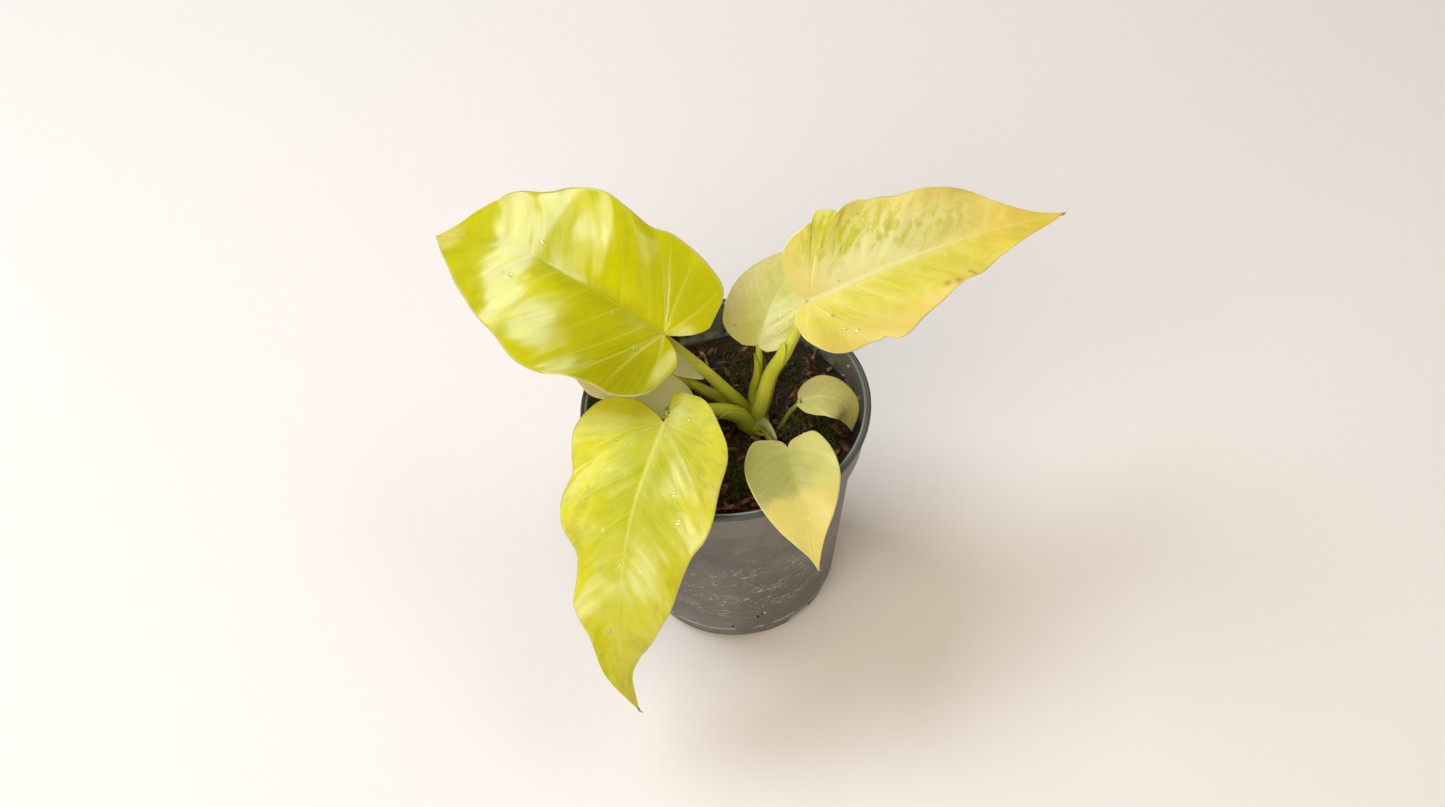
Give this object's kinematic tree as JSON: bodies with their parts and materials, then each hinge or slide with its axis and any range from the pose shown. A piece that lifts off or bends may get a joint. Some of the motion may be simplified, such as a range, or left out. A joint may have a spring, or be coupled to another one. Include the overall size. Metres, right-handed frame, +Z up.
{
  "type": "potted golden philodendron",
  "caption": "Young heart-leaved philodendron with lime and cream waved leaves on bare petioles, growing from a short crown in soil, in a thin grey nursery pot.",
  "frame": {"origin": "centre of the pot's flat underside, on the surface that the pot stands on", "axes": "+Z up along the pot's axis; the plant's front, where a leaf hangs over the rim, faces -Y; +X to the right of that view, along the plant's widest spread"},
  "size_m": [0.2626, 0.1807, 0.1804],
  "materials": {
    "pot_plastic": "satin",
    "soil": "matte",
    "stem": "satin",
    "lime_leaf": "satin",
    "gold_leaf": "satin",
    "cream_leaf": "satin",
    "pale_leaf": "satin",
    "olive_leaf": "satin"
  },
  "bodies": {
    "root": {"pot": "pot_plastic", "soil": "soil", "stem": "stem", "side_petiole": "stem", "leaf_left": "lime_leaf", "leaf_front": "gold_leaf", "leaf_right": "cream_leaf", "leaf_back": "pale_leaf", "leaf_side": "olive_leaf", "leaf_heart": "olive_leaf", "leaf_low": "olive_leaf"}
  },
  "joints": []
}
○ ○ ○ ○
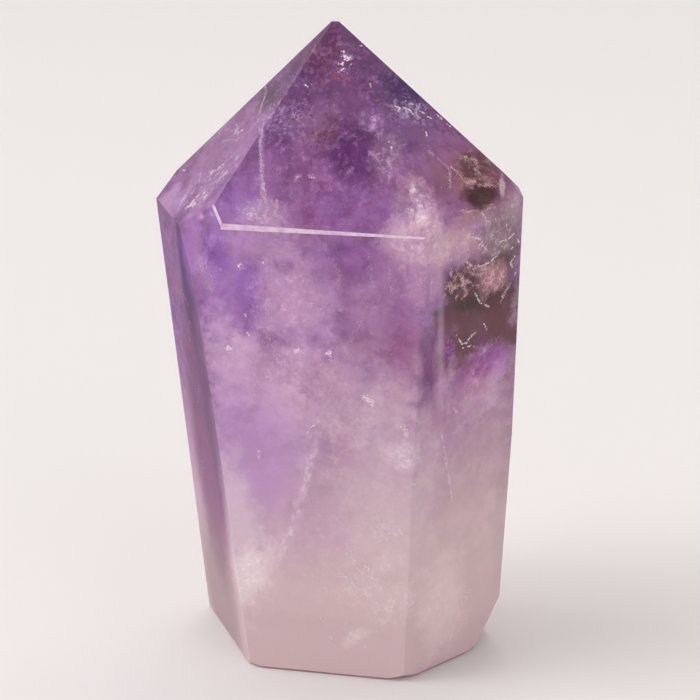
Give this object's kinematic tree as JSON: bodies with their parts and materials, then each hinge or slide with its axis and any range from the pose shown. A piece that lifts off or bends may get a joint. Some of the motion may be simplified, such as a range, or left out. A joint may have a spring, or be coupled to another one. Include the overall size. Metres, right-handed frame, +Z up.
○ ○ ○ ○
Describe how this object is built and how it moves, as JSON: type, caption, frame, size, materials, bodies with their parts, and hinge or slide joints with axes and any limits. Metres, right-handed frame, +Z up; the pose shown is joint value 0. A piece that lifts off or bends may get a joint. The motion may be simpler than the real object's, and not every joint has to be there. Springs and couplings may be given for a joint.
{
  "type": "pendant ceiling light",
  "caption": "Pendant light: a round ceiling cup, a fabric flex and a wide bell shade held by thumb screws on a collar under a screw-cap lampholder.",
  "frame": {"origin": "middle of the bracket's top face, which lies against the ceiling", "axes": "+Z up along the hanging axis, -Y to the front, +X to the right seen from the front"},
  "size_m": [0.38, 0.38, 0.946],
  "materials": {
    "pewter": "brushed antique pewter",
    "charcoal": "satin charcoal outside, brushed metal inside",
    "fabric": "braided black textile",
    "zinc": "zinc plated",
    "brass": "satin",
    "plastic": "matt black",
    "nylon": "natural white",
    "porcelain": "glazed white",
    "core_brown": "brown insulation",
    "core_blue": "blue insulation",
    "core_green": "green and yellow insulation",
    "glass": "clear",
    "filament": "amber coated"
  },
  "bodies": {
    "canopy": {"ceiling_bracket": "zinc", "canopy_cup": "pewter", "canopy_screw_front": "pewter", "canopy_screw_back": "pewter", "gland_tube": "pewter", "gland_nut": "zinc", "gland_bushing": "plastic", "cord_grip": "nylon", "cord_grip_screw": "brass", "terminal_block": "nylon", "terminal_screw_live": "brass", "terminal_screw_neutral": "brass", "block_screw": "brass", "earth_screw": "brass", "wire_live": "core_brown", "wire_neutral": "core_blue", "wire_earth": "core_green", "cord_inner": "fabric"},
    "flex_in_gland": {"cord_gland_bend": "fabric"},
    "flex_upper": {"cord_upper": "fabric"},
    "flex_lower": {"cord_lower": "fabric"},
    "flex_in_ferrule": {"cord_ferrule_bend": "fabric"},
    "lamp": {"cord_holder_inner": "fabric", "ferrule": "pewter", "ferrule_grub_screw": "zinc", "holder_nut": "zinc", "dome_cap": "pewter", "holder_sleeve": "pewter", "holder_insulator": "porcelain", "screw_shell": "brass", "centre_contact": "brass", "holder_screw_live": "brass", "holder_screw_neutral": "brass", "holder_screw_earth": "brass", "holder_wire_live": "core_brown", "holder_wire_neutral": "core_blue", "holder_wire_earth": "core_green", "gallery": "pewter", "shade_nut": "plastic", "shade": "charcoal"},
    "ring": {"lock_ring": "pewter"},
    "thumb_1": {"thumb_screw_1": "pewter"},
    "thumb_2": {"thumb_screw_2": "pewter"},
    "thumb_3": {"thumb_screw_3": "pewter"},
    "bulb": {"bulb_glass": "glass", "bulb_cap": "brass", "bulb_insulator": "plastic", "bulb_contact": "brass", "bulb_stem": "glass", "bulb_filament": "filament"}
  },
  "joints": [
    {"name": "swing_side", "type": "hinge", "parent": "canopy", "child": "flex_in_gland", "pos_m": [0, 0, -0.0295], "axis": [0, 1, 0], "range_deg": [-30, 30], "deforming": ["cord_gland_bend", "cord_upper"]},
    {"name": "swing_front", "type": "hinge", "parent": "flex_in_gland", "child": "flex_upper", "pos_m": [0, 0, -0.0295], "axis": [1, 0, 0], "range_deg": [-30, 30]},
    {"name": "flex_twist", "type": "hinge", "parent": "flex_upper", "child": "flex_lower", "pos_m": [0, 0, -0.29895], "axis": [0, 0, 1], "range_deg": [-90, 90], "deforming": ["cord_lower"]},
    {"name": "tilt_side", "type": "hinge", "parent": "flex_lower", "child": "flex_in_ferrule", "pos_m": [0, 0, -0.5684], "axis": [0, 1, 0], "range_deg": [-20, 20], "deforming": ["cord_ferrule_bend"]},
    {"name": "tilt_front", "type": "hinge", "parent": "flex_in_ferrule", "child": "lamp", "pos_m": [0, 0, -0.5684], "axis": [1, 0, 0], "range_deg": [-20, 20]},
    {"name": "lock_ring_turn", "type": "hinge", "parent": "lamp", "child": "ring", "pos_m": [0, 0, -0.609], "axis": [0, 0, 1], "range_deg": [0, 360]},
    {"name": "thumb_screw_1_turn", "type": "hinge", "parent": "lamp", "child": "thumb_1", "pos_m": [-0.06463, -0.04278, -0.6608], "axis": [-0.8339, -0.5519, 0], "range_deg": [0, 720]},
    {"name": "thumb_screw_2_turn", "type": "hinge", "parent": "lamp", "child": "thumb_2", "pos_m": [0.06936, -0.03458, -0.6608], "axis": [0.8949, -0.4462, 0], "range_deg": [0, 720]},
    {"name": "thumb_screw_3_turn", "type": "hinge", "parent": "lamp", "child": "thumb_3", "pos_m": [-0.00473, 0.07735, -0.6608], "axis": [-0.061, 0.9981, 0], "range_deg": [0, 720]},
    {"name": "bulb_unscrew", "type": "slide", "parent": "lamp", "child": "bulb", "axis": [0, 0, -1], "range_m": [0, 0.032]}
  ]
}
○ ○ ○ ○
- Exercise:
Extract every line that has the string "from" in it.

- Expected answer:
Give this object's kinematic tree as JSON: bodies with their parts and materials, then each hinge or slide with its axis and any range from the pose shown. A piece that lifts off or bends may get a joint. Some of the motion may be simplified, such as a range, or left out. A joint may have a spring, or be coupled to another one. Include the overall size. Metres, right-handed frame, +Z up.
  "caption": "Young heart-leaved philodendron with lime and cream waved leaves on bare petioles, growing from a short crown in soil, in a thin grey nursery pot.",
Give this object's kinematic tree as JSON: bodies with their parts and materials, then each hinge or slide with its axis and any range from the pose shown. A piece that lifts off or bends may get a joint. Some of the motion may be simplified, such as a range, or left out. A joint may have a spring, or be coupled to another one. Include the overall size. Metres, right-handed frame, +Z up.
  "frame": {"origin": "middle of the bracket's top face, which lies against the ceiling", "axes": "+Z up along the hanging axis, -Y to the front, +X to the right seen from the front"},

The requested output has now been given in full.